Step-by-Step

This document is used to enable Tensorflow SavedModel format using Intel® Neural Compressor for performance only. This example can run on Intel CPUs and GPUs.

Prerequisite

1. Installation

# Install Intel® Neural Compressor
pip install neural-compressor

2. Install Intel Tensorflow

pip install intel-tensorflow

Note: Supported Tensorflow >= 2.4.0.

3. Install Intel Extension for Tensorflow

Quantizing the model on Intel GPU

Intel Extension for Tensorflow is mandatory to be installed for quantizing the model on Intel GPUs.

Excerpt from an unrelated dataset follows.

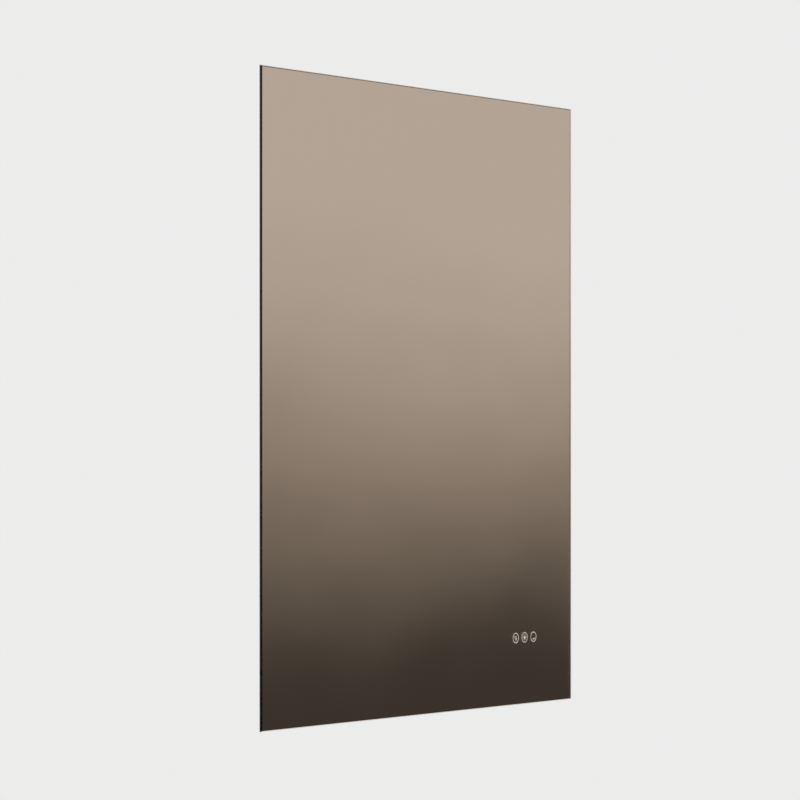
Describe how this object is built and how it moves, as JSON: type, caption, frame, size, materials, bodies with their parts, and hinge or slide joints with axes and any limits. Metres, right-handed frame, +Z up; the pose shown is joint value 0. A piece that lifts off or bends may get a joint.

pip install --upgrade intel-extension-for-tensorflow[gpu]

For any more details, please follow the procedure in install-gpu-drivers

Quantizing the model on Intel CPU(Experimental)

Intel Extension for Tensorflow for Intel CPUs is experimental currently. It's not mandatory for quantizing the model on Intel CPUs.

pip install --upgrade intel-extension-for-tensorflow[cpu]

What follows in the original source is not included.